-- Begin Dataset section --
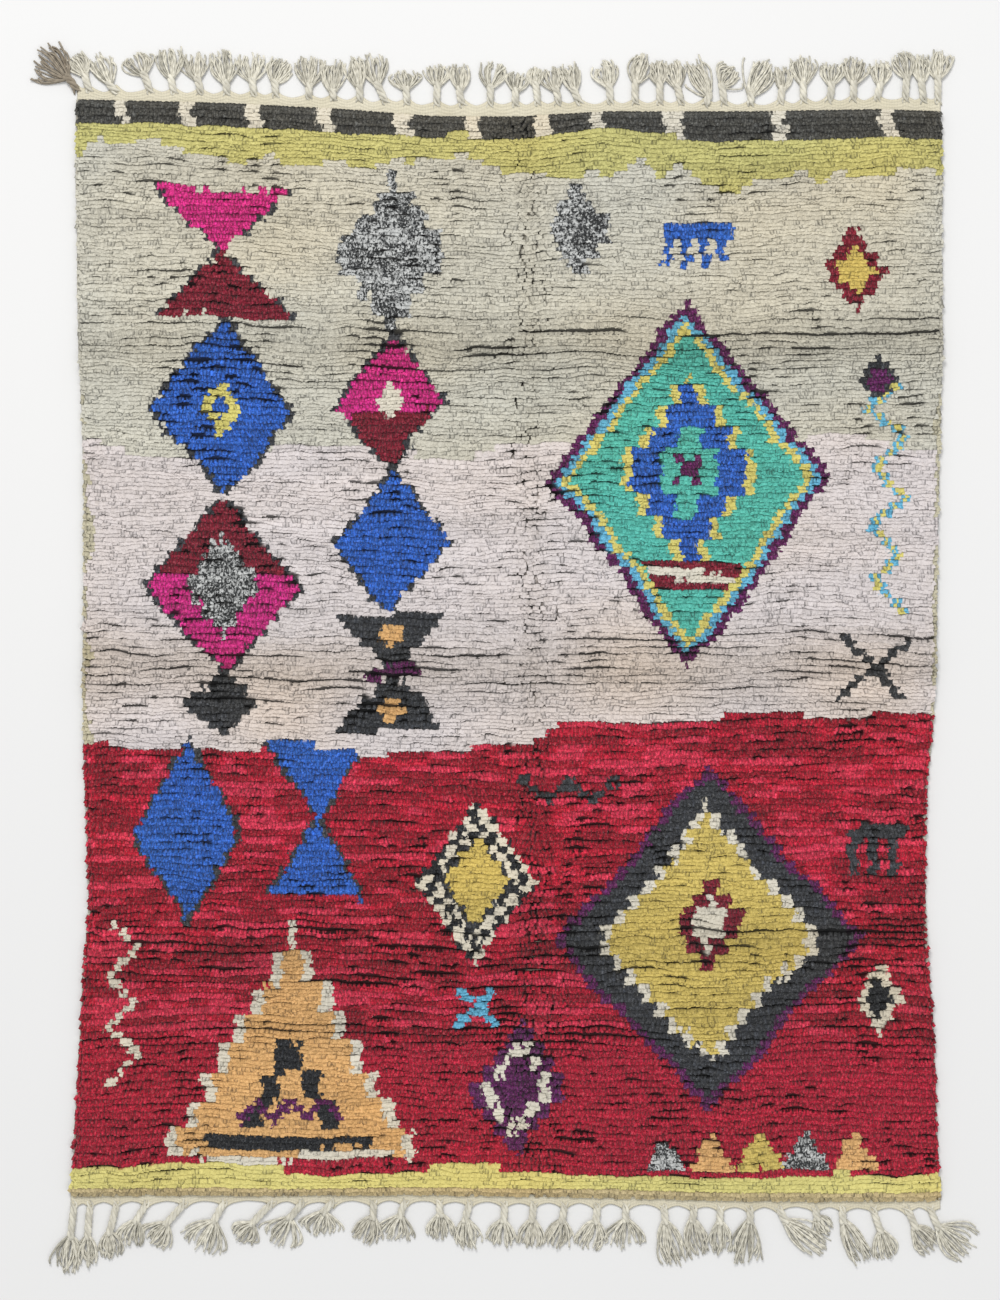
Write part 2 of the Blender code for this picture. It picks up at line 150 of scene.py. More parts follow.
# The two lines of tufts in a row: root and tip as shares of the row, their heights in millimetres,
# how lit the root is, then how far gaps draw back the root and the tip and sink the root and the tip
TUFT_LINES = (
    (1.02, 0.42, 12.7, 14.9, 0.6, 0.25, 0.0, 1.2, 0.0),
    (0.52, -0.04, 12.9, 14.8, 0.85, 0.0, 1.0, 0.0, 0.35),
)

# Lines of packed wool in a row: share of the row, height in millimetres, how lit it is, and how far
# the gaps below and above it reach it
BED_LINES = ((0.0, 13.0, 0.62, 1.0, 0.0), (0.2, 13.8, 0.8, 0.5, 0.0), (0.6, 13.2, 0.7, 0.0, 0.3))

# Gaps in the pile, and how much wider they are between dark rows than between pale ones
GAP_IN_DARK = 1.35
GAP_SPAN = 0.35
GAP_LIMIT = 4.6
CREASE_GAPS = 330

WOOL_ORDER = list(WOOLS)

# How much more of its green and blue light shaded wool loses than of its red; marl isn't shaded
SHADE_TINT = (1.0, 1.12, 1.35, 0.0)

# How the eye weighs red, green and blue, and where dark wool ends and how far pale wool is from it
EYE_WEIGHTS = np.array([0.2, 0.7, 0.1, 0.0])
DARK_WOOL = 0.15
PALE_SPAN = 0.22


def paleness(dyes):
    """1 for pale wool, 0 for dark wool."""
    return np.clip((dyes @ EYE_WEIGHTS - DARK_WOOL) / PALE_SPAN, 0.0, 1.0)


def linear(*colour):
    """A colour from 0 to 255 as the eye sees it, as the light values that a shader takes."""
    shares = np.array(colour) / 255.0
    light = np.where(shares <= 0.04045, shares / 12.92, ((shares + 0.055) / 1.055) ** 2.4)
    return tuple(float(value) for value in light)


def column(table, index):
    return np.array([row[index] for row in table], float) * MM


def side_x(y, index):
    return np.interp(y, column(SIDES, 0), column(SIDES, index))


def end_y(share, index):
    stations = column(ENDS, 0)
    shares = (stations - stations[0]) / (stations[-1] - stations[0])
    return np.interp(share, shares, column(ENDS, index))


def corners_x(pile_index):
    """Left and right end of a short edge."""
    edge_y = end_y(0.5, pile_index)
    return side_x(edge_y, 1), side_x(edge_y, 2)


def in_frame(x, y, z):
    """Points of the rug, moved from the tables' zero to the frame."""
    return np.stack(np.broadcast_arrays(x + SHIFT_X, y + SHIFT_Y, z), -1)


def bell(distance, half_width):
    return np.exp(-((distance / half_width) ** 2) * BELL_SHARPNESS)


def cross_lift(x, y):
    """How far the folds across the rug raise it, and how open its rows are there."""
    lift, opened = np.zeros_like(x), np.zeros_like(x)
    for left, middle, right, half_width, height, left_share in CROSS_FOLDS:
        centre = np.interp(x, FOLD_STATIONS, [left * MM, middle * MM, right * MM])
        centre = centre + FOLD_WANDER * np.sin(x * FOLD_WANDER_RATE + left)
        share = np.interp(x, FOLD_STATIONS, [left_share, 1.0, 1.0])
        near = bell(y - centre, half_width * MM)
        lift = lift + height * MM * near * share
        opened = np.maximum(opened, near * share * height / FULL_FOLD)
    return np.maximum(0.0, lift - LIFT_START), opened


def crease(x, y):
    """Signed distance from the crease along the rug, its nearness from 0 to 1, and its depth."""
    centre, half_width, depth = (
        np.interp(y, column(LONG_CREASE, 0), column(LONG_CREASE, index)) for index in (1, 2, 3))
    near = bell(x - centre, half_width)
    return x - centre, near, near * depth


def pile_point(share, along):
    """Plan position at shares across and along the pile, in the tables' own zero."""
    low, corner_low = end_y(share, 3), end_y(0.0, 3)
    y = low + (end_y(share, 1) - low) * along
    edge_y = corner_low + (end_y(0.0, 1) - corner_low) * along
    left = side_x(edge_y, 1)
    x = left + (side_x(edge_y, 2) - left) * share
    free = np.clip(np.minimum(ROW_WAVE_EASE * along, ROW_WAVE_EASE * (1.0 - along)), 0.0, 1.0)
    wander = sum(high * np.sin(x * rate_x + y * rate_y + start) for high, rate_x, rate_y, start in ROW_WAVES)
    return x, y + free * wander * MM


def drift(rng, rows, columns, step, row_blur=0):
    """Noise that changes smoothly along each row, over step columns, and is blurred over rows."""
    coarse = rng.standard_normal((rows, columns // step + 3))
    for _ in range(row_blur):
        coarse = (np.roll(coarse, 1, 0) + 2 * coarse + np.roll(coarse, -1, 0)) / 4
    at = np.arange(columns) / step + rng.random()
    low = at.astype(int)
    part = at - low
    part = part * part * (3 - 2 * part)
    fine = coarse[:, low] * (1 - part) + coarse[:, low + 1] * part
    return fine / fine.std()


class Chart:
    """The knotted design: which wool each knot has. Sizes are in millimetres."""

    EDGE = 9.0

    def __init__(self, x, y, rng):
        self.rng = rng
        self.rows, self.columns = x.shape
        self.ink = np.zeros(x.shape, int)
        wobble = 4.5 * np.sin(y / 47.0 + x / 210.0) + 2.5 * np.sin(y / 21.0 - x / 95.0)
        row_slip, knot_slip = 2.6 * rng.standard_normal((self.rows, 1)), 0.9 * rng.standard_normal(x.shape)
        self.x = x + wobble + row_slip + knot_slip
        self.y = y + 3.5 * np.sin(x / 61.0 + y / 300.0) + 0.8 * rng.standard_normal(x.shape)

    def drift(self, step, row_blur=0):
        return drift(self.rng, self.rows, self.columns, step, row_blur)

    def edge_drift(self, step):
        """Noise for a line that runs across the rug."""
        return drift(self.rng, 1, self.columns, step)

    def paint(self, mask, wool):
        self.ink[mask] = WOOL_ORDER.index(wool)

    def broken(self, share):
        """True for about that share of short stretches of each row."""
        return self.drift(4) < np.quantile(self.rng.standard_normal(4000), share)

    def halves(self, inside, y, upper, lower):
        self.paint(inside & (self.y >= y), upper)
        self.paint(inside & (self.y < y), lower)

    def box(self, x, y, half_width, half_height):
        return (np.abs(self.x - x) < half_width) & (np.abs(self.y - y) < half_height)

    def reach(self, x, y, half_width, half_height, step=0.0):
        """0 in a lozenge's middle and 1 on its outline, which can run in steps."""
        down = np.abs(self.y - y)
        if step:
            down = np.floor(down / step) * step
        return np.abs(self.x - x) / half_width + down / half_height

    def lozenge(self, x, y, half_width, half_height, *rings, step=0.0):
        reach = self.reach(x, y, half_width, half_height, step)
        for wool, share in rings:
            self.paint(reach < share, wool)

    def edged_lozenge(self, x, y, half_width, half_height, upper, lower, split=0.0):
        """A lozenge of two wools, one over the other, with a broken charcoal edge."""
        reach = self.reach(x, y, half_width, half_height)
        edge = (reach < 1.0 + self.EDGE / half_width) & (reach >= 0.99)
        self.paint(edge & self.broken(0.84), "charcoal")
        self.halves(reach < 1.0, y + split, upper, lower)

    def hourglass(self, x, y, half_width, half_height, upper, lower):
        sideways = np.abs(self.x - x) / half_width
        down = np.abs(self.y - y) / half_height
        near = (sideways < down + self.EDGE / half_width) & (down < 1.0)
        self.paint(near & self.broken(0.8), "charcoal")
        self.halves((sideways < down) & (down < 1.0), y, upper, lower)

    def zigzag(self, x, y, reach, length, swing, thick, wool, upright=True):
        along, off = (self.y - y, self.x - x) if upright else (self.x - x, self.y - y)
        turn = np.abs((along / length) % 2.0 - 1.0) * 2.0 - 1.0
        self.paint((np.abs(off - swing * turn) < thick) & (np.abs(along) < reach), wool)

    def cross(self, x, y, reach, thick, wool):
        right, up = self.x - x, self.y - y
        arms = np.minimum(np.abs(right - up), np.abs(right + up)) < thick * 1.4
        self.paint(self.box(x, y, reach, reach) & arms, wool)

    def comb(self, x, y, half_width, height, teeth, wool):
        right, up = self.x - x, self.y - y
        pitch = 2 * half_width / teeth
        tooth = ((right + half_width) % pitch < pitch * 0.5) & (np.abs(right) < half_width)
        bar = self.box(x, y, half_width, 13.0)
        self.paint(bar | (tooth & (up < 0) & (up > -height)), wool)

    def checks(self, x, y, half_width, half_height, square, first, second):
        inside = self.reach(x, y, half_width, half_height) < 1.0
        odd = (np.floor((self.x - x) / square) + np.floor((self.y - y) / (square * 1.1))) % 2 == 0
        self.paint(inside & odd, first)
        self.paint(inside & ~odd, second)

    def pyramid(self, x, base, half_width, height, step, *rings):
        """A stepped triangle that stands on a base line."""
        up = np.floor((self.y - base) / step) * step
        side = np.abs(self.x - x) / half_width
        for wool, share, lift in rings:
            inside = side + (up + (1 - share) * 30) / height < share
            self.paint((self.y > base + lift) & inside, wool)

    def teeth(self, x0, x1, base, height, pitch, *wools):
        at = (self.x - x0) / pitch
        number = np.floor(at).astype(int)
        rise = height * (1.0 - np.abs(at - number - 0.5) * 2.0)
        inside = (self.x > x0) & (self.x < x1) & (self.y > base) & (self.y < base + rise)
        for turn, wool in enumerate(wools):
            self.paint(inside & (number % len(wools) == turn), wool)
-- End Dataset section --
Problem:
Starting at the first line of the data above, please restate word for word every line up to and including the one that holds "SHADE_TINT = (1.0, 1.12, 1.35, 0.0)", and add nothing else.

Full answer:
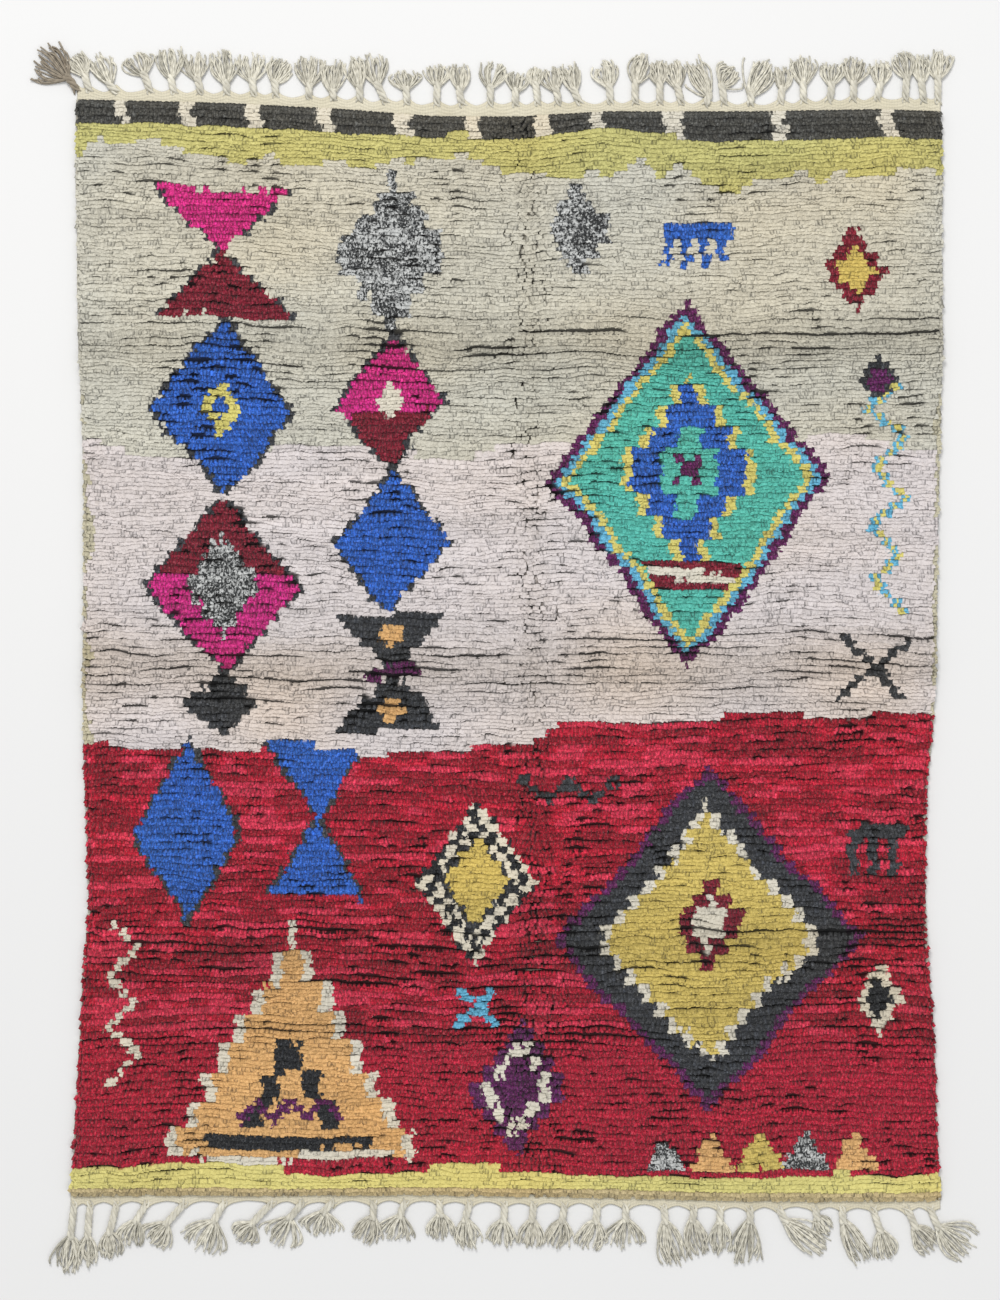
Write part 2 of the Blender code for this picture. It picks up at line 150 of scene.py. More parts follow.
# The two lines of tufts in a row: root and tip as shares of the row, their heights in millimetres,
# how lit the root is, then how far gaps draw back the root and the tip and sink the root and the tip
TUFT_LINES = (
    (1.02, 0.42, 12.7, 14.9, 0.6, 0.25, 0.0, 1.2, 0.0),
    (0.52, -0.04, 12.9, 14.8, 0.85, 0.0, 1.0, 0.0, 0.35),
)

# Lines of packed wool in a row: share of the row, height in millimetres, how lit it is, and how far
# the gaps below and above it reach it
BED_LINES = ((0.0, 13.0, 0.62, 1.0, 0.0), (0.2, 13.8, 0.8, 0.5, 0.0), (0.6, 13.2, 0.7, 0.0, 0.3))

# Gaps in the pile, and how much wider they are between dark rows than between pale ones
GAP_IN_DARK = 1.35
GAP_SPAN = 0.35
GAP_LIMIT = 4.6
CREASE_GAPS = 330

WOOL_ORDER = list(WOOLS)

# How much more of its green and blue light shaded wool loses than of its red; marl isn't shaded
SHADE_TINT = (1.0, 1.12, 1.35, 0.0)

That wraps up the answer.